My wife smiled sweetly. “Only if you never intend to be seen in public with me again.”
“Killjoy.” I returned to the TV guide. “I could go as Baywatch.”
“You mean David Hasselhoff?”
“No, no. I mean Baywatch. The whole show. Ooh! Or I could go as Melrose Place. I would devise a costume that embodies the spirit of seduction, betrayal, and intrigue that characterizes America’s favorite show.”
“How?”
I shrugged. “I don’t know. Probably with a cardboard box or something.”
“How about a mummy?”
“We did buy that extra-large package of toilet tissue.” I glanced over at our Macintosh computer. “I could go as the Internet.”
“What does an Internet costume look like?”
“Um. . .decentralized, highly technical. . .with little pornographic images hidden in my secret places, for those who know where to look.”

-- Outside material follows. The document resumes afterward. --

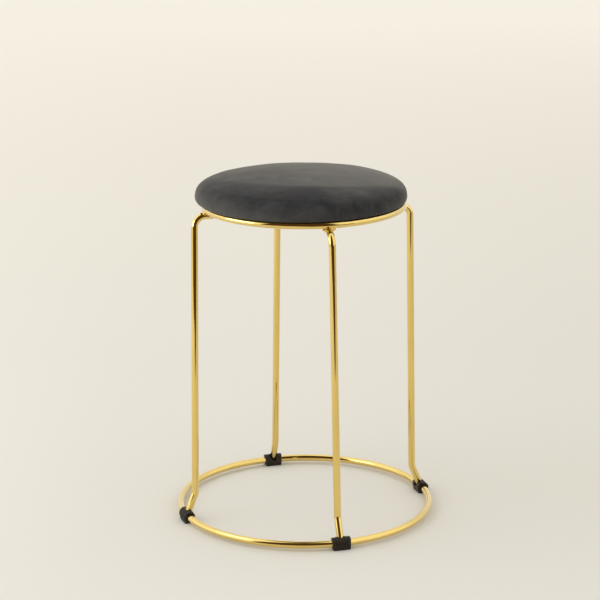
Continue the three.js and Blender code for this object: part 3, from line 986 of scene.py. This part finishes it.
def cushion_profile(sizes, steps):
    """The pad's outline before it swells, from the axis below to the axis on top"""
    roll_steps, crown_edge_share = 8, 0.97
    widest = HEM_HEIGHT + sizes.roll
    side = SEAT_RADIUS + sizes.shrink
    rise = CROWN_TOP - widest - sizes.dome
    roll = arc_points(side - sizes.roll, widest, sizes.roll, -QUARTER, 0, roll_steps)
    points = [(0, HEM_HEIGHT), *roll]
    for step in range(1, steps + 1):
        round_reach = math.cos(QUARTER * step / steps) ** (2 / sizes.side_share)
        reach = side * min(round_reach, 2 - 2 * step / steps)
        full = (1 - (reach / side) ** sizes.side_share) ** (1 / sizes.top_share)
        domed = (1 - min(reach / SEAT_RADIUS / sizes.dome_share, 1) ** 2) ** 2
        sunk = sizes.swell_cap * crown_share(reach) * (reach < SEAT_RADIUS * crown_edge_share)
        points.append((reach, widest + rise * full + sizes.dome * domed - sunk))
    return points


def cloth_swell(pad, sizes):
    """Lets the pad's crown swell like stuffed fabric, held at its side, and caps the swell"""
    loosening = 1.2
    widest = HEM_HEIGHT + sizes.roll
    group = pad.vertex_groups.new(name="held")
    for vert in pad.data.vertices:
        free = soft_step((vert.co.z - widest) / (CROWN_TOP - widest) * loosening)
        group.add([vert.index], 1 - free, "REPLACE")
    cloth = pad.modifiers.new("Cloth", "CLOTH")
    settings = cloth.settings
    settings.quality = 6
    settings.mass = 0.25
    settings.tension_stiffness = 10
    settings.compression_stiffness = 20
    settings.shear_stiffness = 6
    settings.bending_stiffness = 4
    settings.use_pressure = True
    settings.uniform_pressure_force = 4
    settings.vertex_group_mass = "held"
    settings.effector_weights.gravity = 0
    cloth.collision_settings.use_collision = False
    rest = [(vert.co.copy(), vert.normal.copy()) for vert in pad.data.vertices]
    scene = bpy.context.scene
    scene.frame_start, scene.frame_end = 1, 20
    for number in range(scene.frame_start, scene.frame_end + 1):
        scene.frame_set(number)
    apply_modifiers(pad)
    for vert, (start, normal) in zip(pad.data.vertices, rest):
        outwards = (vert.co - start).dot(normal)
        share = crown_share(math.hypot(start.x, start.y))
        vert.co = start + normal * share * min(max(outwards, -sizes.dent_cap), sizes.swell_cap)
    scene.frame_set(scene.frame_start)


def brush_dents(pad):
    """Presses the soft, uneven dents of handled upholstery into the pad's crown"""
    depth, coarse_scale, fine_scale, fine_share = 0.8 * MM, 14, 33, 0.5
    rise_rate, rise_start = 1.6, 0.4
    for vert in pad.data.vertices:
        rise = (vert.co.z - HEM_HEIGHT) / (CROWN_TOP - HEM_HEIGHT)
        wave = noise.noise(vert.co * coarse_scale) + fine_share * noise.noise(vert.co * fine_scale)
        vert.co.z += depth * wave * soft_step(rise * rise_rate - rise_start)


def gather_hem(pad):
    """Presses the gathers of the folded-in velvet into the pad's underside"""
    depth, fade, gather_count, edge_share, crease_rate = 0.7 * MM, 12 * MM, 9, 0.97, 7
    for vert in pad.data.vertices:
        if vert.co.z > HEM_HEIGHT + depth:
            continue
        reach = math.hypot(vert.co.x, vert.co.y)
        wave = noise.noise(Vector((vert.co.x, vert.co.y, 0)) * gather_count / max(reach, MM))
        crease = soft_step(1 - crease_rate * abs(wave))
        vert.co.z += depth * crease * soft_step((SEAT_RADIUS * edge_share - reach) / fade)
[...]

“You are getting way too into this.”
“Am not.” But I agreed to wrap up the deliberations, as it was getting late and X-Files would be on soon. After a survey of available costume materials, we decided that my only real option was to tie a basket on my head, slip on an antique gas mask, and roam the streets as The Sinister Wicker-Headed Gas Mask Boy.
So now I can rest easy at night, knowing that Halloween still lives on; that this coming October 31st, the night will echo eerily with the rustling of rattan and the labored breathing of someone attempting to breathe through a gas mask filter clogged with thirty years’ worth of lint. But now I’m plagued with another disturbing thought: what if, on Halloween night, I suit up and step outside to find the streets clogged with hundreds of nostalgic twenty-somethings clutching little hollow plastic pumpkins and dressed as O. J. and Nicole? Or Baywatch?
Maybe I’ll just go to the mall.
Rock on, dude. Halloween shall never die!